The Best Date Night in Abbotsford
Let’s get something straight: Abbotsford is not where you go for a first date if you’re the kind of person who wants a white tablecloth and a sommelier. This is where you go when you want a date that actually tells you something about the person you’re with — how they react to a slightly divey bar, whether they appreciate a good banh mi, if they can handle a kayak on the Yarra without panicking.
In other words, Abbotsford is a date-night suburb for people who are past the performative stage and into the “let’s actually figure out if we’re compatible” stage. And that’s exactly why it works so brilliantly.
Situated between the creative buzz of Fitzroy, the Vietnamese food corridor of Richmond, and the low-key cool of Collingwood, Abbotsford offers date-night options that range from riverside fine dining to rock’n’roll taverns to midnight pho runs. There’s no single template here — which means you can tailor the evening to whoever you’re trying to impress (or reassure, or surprise, or figure out).
Here’s your definitive guide to date night in Abbotsford in 2026 — from first-date nerves to hundredth-date comfort.
The Romantic Classic: Studley Park Boathouse at Sunset
If you want the kind of date night that belongs on a film poster, start at Studley Park Boathouse. Perched right on the banks of the Yarra River, this heritage-listed venue offers something genuinely rare in Melbourne’s inner east: a dinner setting where the natural environment does most of the romantic heavy lifting.
The restaurant serves a seasonal Australian menu with woodfire pizzas, locally sourced mains, and an all-Victorian wine list that’s thoughtfully curated rather than overwhelming. The cocktail list leans into local spirits — Victorian gin, Australian whisky, native botanicals — and every drink feels considered rather than obligatory.

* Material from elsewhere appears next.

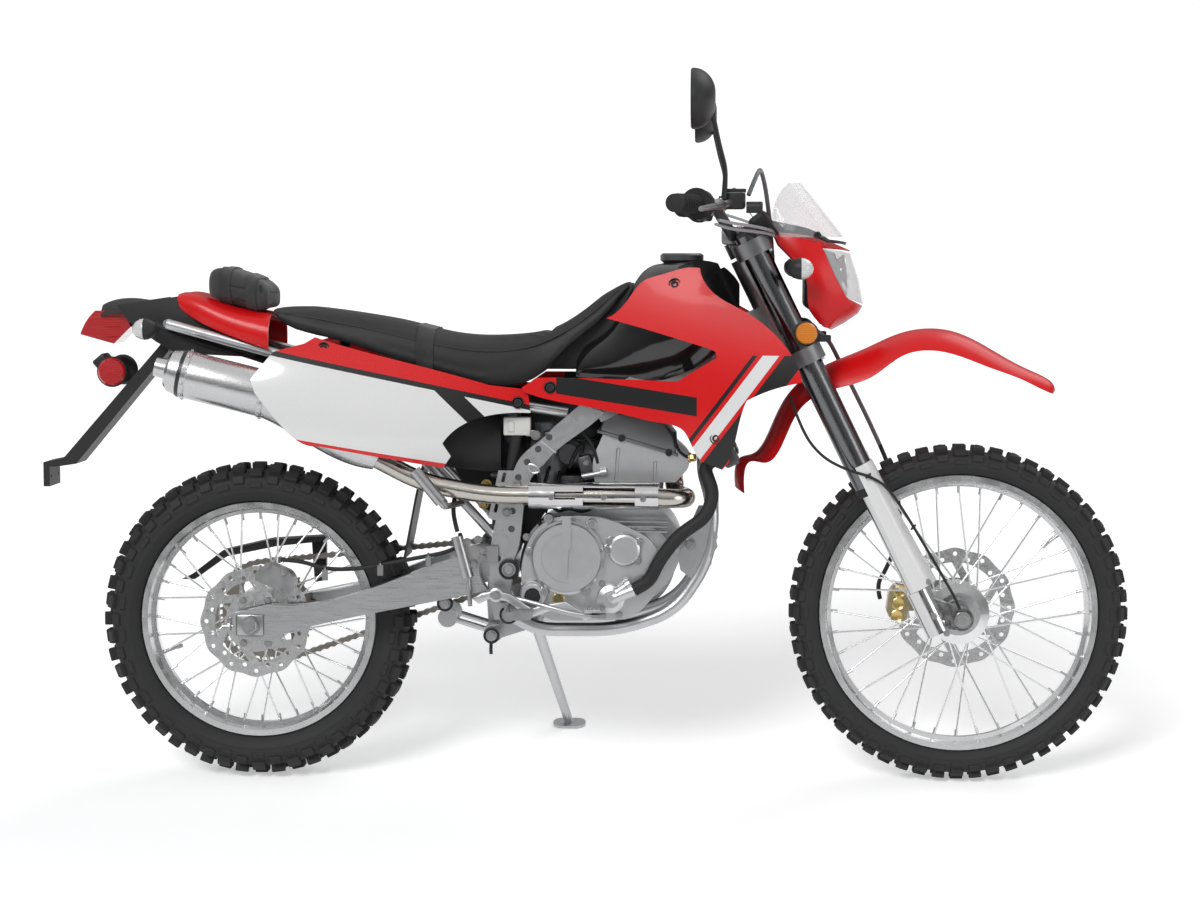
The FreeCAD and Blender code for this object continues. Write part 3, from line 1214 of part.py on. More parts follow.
def tail_lamp():
    """The tail and brake lamp under the end of the mudguard."""
    outline = placed_stretches(LAMP_SHARES, LAMP_X, LAMP_Z, LAMP_LENGTH, LAMP_HEIGHT * 0.8)
    lamp = curved_plate(outline, -LAMP_HALF_WIDTH, LAMP_HALF_WIDTH)
    return largest(lamp.cut(mudguard(REAR_FENDER_STATIONS, PANEL_WALL)))


SIGNAL_LENGTH = 72.0
SIGNAL_RADIUS = 22.0
REAR_SIGNAL_X = -209.0
REAR_SIGNAL_Y = 118.0
REAR_SIGNAL_Z = 920.0
FRONT_SIGNAL_X = 1103.0
FRONT_SIGNAL_Y = 168.0
FRONT_SIGNAL_Z = 1042.0
SIGNAL_STALK = 12.0


def signal_lamp(centre, inner_y, forward):
    """A turn signal: a teardrop body on a stalk."""
    half = SIGNAL_LENGTH / 2
    profile = [(-half, 0), (-half, SIGNAL_RADIUS * 0.9), (0, SIGNAL_RADIUS),
               (half * 0.6, SIGNAL_RADIUS * 0.75), (half, SIGNAL_RADIUS * 0.3), (half, 0)]
    body = revolved(profile, centre, V(forward, 0, 0))
    stalk = rod(centre, V(centre.x, inner_y, centre.z), SIGNAL_STALK)
    return fused([body, stalk])


def rear_signals():
    lamp = signal_lamp(V(REAR_SIGNAL_X, REAR_SIGNAL_Y, REAR_SIGNAL_Z),
                       REAR_FENDER_STATIONS[2][3] + SEAT_GAP, 1)
    return Part.Compound(both_sides(lamp))


def front_signals():
    lamp = signal_lamp(V(FRONT_SIGNAL_X, FRONT_SIGNAL_Y, FRONT_SIGNAL_Z), FRONT_COWL_WIDTH, -1)
    return Part.Compound(both_sides(lamp))


PLATE_HALF_WIDTH = 42.0
BRACKET_WALL = 4.0
PLATE_BOLT_SPREAD = 60.0
PLATE_BOLT_DIAMETER = 7.0
BRACKET_X = -440.0
BRACKET_Z = 595.0
BRACKET_LENGTH = 262.0
BRACKET_HEIGHT = 292.0
BRACKET_SHARES = [
    (0.0, 0.0), (0.0, 0.17), (0.16, 0.2), (0.94, 1.0), (1.0, 1.0), (1.0, 0.95), (0.26, 0.16),
    (0.11, 0.14), (0.05, 0.14), (0.05, 0.0)]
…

But here’s the real move for date night: arrive early enough to hire a kayak before dinner. Paddling the Yarra together at golden hour is the kind of low-key romantic gesture that says “I planned this but I’m not trying too hard.” The stretch downstream from the Boathouse is calm, scenic, and sheltered enough that even a complete beginner won’t capsize (probably). Return the kayak, grab a table on the deck, and watch the light change over the river as you order dinner.
The vibe: Romantic without being saccharine. Quiet enough for actual conversation. The kind of place where you forget you’re three kilometres from the CBD.
Budget: Kayak hire around $30/hour. Mains at the restaurant run $25–$45. A bottle of decent Victorian wine starts around $50.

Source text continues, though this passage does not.